The teenager said in the recording Carr touched her backside in the school grounds at recess.
“I was leaning against a pole near his office and he grabbed it and kept walking. He grabbed it as he walked past … like he grabbed it and squeezed it and let it go,” she said.
“I got all awkward and now I just stay away from him completely.”
The second complainant said during her police recording, she was sitting in the classroom in May when Carr touched her inappropriately around the inner thigh, but continued talking to her like nothing was happening.
“He started up my waist and moved down slowly. He was there for a couple of minutes and a student raised their hand and he moved off,” she said.
The teenager said Carr put his hand on her shoulder and touched her breast while in the classroom and stared at her inappropriately in the school grounds.
When the teenager spoke to Carr in the school grounds, he allegedly told her she was one of her best students.
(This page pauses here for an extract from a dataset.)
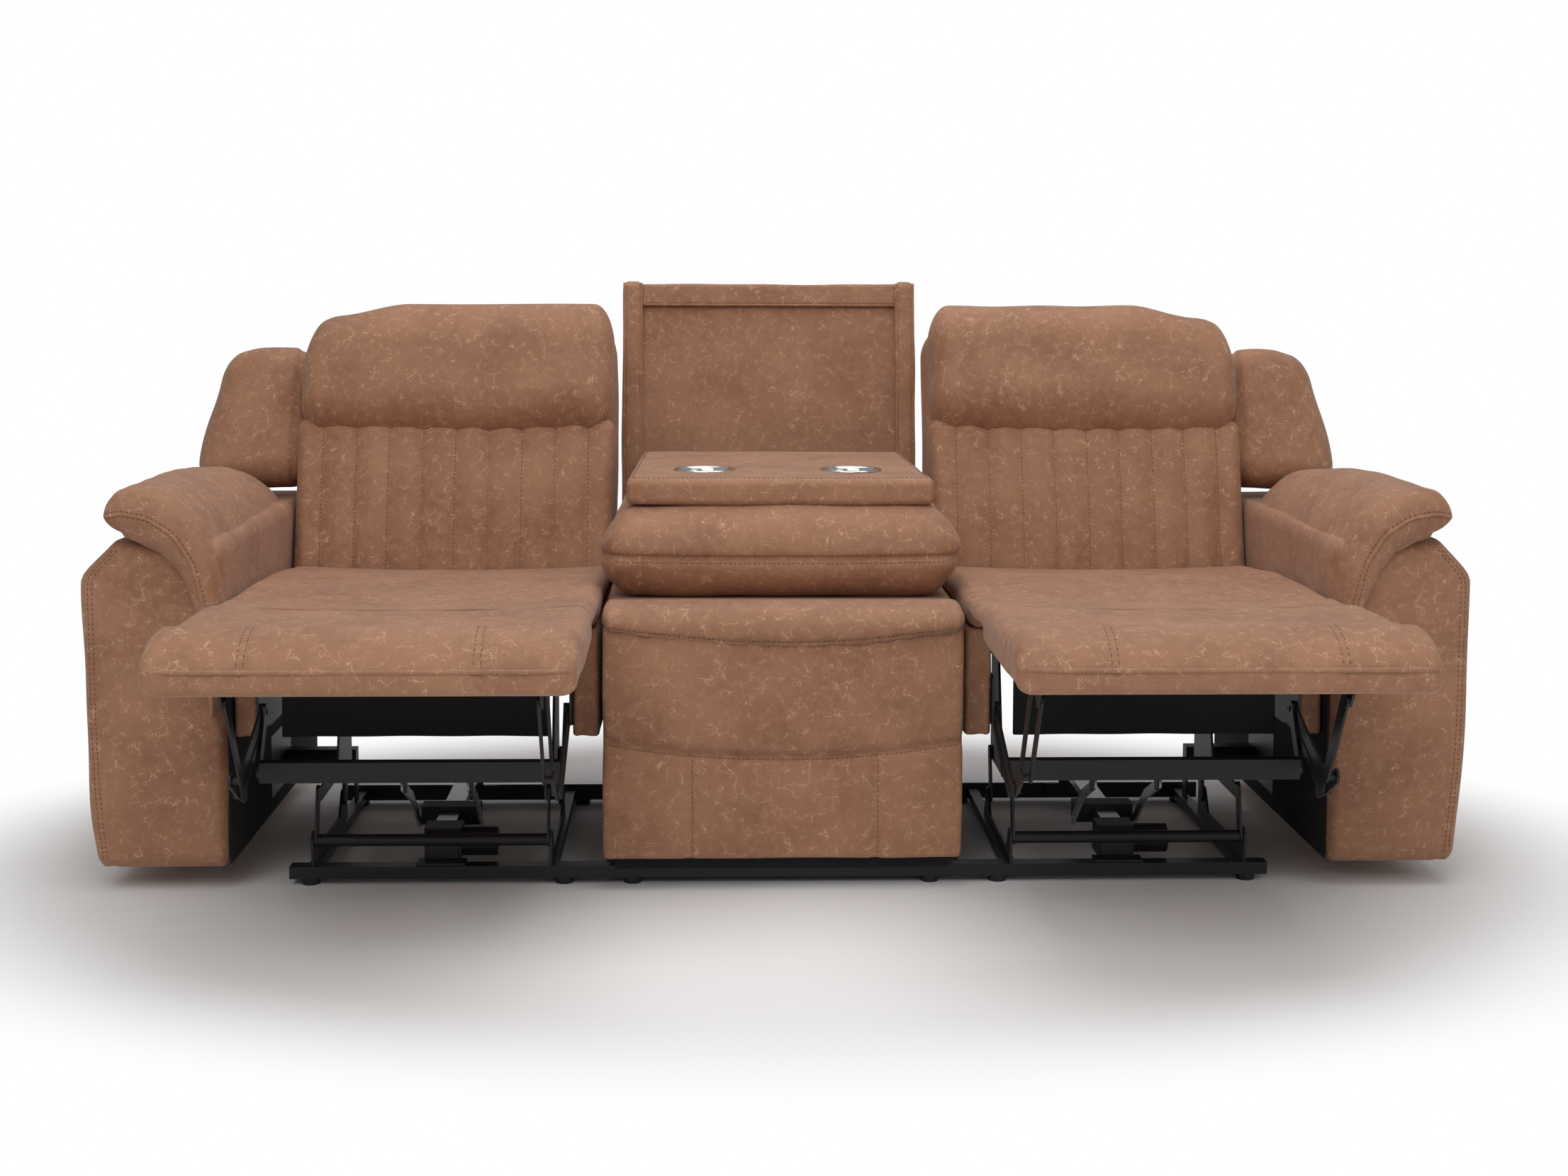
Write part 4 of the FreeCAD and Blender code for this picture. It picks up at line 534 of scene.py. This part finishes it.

“All he has told me is I am one of the best students he has had, that I am a beautiful lady and I could do great things,” she said.
During cross-examination, the teenagers were asked if Carr’s alleged actions could have been an accident.
“A little bit of me thinks he did it by accident and a little bit of me thinks it wasn’t an accident,” one of the teenagers said during the police recording.
Carr, who is no longer teaching, had strong support during Wednesday’s contested hearing.
It was adjourned to February 19 before magistrate John Murphy.
The hearing is expected to hear from a further four prosecution witnesses, while defence counsel indicated they would be calling evidence.
Carr is pleading not guilty to the charges.